Une des caractéristique fondamentale du duel c’est l’organisation du rapport de force entre  les opposants. En judo  ce rapport de force est souvent décrit, analysé à partir des systèmes de garde. En installant mon Kumi Kata je vais essayer de diminuer ou de neutraliser le point fort de l’adversaire (par exemple en l’empêchant de saisir correctement le col de mon judogi) tout en imposant mon point fort (en plaçant mes mains là où je le souhaite).

Mais ce niveau d’analyse est très mécanique et incomplet…

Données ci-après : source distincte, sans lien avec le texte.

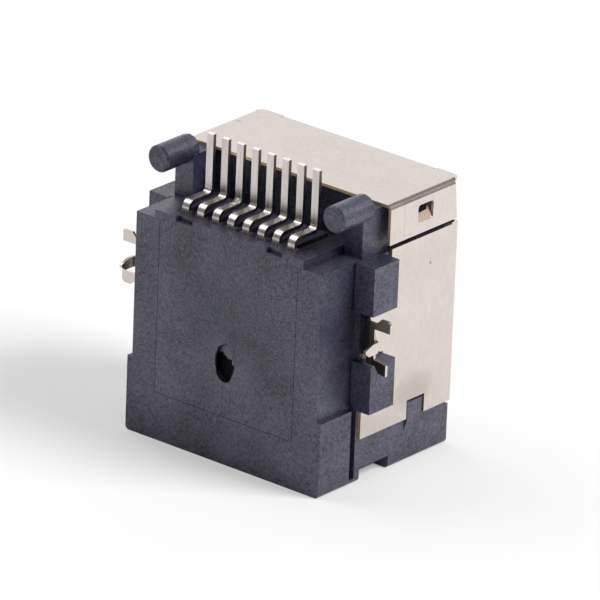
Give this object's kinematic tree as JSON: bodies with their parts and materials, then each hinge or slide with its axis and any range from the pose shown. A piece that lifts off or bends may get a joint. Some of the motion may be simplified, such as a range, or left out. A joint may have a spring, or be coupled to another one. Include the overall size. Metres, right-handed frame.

D’autres spécialités sportives comme le Tennis, le Tennis de table, le Rugby, le Kendo, nous procurent aussi le fruit de leurs réflexions sur cette relation motrice du couple en interaction.
Par exemple au Tennis de table une première étape fondamentale de l’apprentissage consiste à se faire des passes avec le partenaire. Il s’agit alors d’un échange où les deux joueurs vont chercher à s’harmoniser, à être ensemble, concordant du point de vue du rythme. Les variations de directions (trajectoires) et de distances de jeu seront très modérées dans un premier temps afin que l’échange de balles puisse durer.
Une fois que cette compétence fondamentale est à peu près acquise, les joueurs vont apprendre à se décaler, à rompre la cadence par un contre pieds ou un contre temps.
Ils vont alors brusquement passer d’une rythme concordant à un rythme discordant, souvent associé à une rupture de la distance accompagnée parfois d’un changement de direction.

Pour les judokas aussi la relation espace – temps  est déterminante: la distance et le  timing sont 2 facteurs incontournables de la performance.

Votre adversaire est puissant à la garde : changer souvent la distance il aura beaucoup de mal à utiliser sa force pour vous fixer.
Votre adversaire est adroit, précis dans ses mouvements : essayer de l’empêcher de travailler à son rythme habituel ; provoquer des séquences courtes d’accélération ; imposer un faux rythme au combat…
Inversement, rechercher quel que soit l’adversaire, à influencer le rythme des échanges en votre faveur !..
Cette faculté de jouer habilement avec le timing et la distance c’est aussi ce qui va permettre d’élever son niveau de jeu en cultivant les attaques indirectes. C’est ce que démontrent les meilleurs judokas lorsqu’ils provoquent la réaction de l’adversaire par une feinte. En créant cet instant magique où l’attention adverse et prise à revers ou à contre pieds…
A un certain niveau de maîtrise c’est devenu très intuitif. Le judoka de haut niveau comme l’expert fonctionne avec sa perception, avec son intuition. Le timing et la distance représente la sauce, le liant de la relation TORI / UKE. Cela s’apparente presque à une vibration comparable au feeling dont parlent les musiciens lorsqu’ils jouent parfaitement ensembles au sein d’une formation. C’est aussi sur la base de  ces éléments structurants qu’ils vont s’écarter de l’unité lors du chorus, s’élevant dans une distorsion singulière et improvisée, rendue possible par l’intériorisation profonde de ses deux paramètres. Plus la structure est forte et plus je pourrais m’en écarter…

L’expression japonaise Ma-ai : exprime la distance harmonieuse, l’intervalle qui relie à la fois du point de vue de l’espace et du temps. Selon la distance la relation change (une relation proche sera plus contraignante, une relation éloignée sera plus libre).
En Judo, on peut distinguer les 3 distances : corps à corps ; mi distance ; grande distance.
Hyoshi : chacun possède un rythme qui lui est propre et qui est lié à sa propre physiologie (rythme cardiaque et respiratoire). La relation entre le rythme et le contrôle de la respiration est donc très importante.

… Chaque judoka a un rythme préférentiel de travail. On doit donc apprendre à s’adapter, à s’harmoniser avec le rythme de travail des différents adversaires, pour être capable ensuite de mieux casser cette harmonie, en accélérant ou en se décalant.
C’est la relation dynamique entre le MA-AI et le HYOSHI qui est déterminante pour l’intuition de la décision !
C’est le liant qui va huiler tous les rouages de la technique et de la tactique et donner cette impression d’intelligence de jeu, de fluidité lorsque le judoka agit au bon moment. C’est vraiment l’expression, l’accomplissement du principe « meilleure utilisation de l’énergie physique et mentale ».